O ator lembra de assistir aos filmes de Kourasmaki ainda criança. "Seu estilo de fazer cinema e como um ator deve se portar em seus filmes era claro antes de começarmos", diz, o que facilitou a preparação para o que chamou de "o roteiro mais curto" que já leu, refletido em uma ternura demonstrada mais em gestos e olhares do que nos diálogos breves. "Aki é um homem de poucas palavras, mas tudo estava ali."

Para capturar as expressões dramáticas dos atores, Kaurismaki permitia, no máximo, três repetições de uma mesma cena. "Ele disse, ‘se você errar, podemos fazer dois takes. Se for um desastre, fazemos três’. Foi assustador, mas os momentos ficam intensos e se tornam extremamente honestos. Eu aprendi que quando você repete demais, há uma pequena camada de fingimento", diz Poysti, que chegou a trabalhar como caixa de supermercado e em uma fazenda por algumas semanas, antes de encarnar Ansa.

Kaurismaki parece acenar ao neorrealismo italiano quando mostra a dura realidade de seus personagens, como quando Ansa rouba as sobras do mercado onde trabalha. Não por acaso, um cartaz antigo de "Rocco E Seus Irmãos", de 1960, de Luchino Visconti, é a decoração do bar onde Holappa encontra o amigo para desabafar.

E, com a dramaticidade dos gestos, o diretor ainda dá uma piscadela à Era de Ouro de Hollywood, quando o silêncio entre um casal apaixonado era quebrado por um beijo acompanhado de trilha sonora. Como se os personagens de "Folhas de Outono", despersonalizados por um cotidiano exaustivo e tedioso, pudessem ter seu estrelato através das lentes do finlandês.
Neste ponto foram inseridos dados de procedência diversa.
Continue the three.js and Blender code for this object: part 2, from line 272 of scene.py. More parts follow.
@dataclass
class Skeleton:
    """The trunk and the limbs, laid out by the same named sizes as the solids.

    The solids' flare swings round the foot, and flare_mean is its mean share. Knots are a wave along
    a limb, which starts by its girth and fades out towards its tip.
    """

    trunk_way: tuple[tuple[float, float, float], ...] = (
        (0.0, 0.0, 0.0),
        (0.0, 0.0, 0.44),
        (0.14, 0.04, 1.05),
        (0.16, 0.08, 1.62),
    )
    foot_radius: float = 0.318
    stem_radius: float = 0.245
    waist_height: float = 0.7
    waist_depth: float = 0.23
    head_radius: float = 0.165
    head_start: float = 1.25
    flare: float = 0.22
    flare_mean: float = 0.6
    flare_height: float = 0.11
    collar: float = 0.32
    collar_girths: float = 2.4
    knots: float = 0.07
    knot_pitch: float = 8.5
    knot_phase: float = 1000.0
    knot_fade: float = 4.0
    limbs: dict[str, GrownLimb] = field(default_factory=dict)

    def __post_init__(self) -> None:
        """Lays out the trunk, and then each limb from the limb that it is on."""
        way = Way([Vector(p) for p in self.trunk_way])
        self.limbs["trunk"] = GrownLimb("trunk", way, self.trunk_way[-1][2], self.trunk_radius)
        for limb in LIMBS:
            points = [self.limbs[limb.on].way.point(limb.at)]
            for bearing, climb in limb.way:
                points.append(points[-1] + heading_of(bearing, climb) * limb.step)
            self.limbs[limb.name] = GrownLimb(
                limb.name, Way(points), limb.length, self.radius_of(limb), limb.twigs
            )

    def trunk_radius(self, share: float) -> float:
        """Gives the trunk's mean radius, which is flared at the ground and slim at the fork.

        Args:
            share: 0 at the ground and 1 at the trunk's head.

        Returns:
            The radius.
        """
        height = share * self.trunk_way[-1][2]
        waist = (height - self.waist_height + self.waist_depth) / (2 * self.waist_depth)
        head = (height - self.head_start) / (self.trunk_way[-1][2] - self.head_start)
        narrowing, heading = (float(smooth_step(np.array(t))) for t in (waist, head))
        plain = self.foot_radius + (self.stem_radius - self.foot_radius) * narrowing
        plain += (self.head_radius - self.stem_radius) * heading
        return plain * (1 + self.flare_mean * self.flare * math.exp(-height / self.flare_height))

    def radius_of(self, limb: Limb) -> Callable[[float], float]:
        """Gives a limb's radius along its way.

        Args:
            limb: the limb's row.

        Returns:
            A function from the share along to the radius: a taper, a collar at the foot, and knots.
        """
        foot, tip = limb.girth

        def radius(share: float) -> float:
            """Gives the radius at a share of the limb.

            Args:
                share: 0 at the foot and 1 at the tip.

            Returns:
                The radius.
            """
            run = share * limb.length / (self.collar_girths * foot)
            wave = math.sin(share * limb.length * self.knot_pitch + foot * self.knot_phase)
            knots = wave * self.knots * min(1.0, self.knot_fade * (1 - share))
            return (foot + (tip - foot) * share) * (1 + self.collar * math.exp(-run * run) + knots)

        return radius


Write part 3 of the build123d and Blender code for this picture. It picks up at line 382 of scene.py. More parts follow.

"É como se ele estabelecesse um diálogo com os Deuses do cinema. Ele pisca para Charlie Chaplin, Godard ou Jim Jarmusch, mas você não precisa conhecer nenhum deles para apreciar o filme", analisa Poysti. Mas, ainda que desejassem, os protagonistas não estão em Hollywood, e a melancolia reina em Helsinque.

O mesmo desejo não realizado aparece em "Sombras no Paraíso", quando Ilona, protagonista desempregada, diz que seu sonho é ir à Flórida, ou em "O Homem Sem Passado", quando a segurança Irma troca uma música clássica deprimente por um rock agitado depois de fitar longamente à cidade da janela de sua quitinete.

O cenários de cores fortes e amareladas, a decoração da casa dos personagens e a brilhantina no cabelo de Haleppo dão a impressão de que "Folhas de Outono" também se passa na década de 1980, não fosse a transmissão de notícias sobre a Guerra da Ucrânia na rádio de Ansa.

Para Poysti, é certo que Ansa e Holappa estão relacionados aos filmes anteriores do diretor, e assim como em seus antecessores, é no romance que os personagens encontram escapatória para a solidão.

"É quase um filme sci-fi. Como espectador, você não consegue localizar a história no tempo, então precisa esquecer a lógica e só tentar se identificar com os personagens", diz a atriz. "É atemporal. Nunca ficará velho."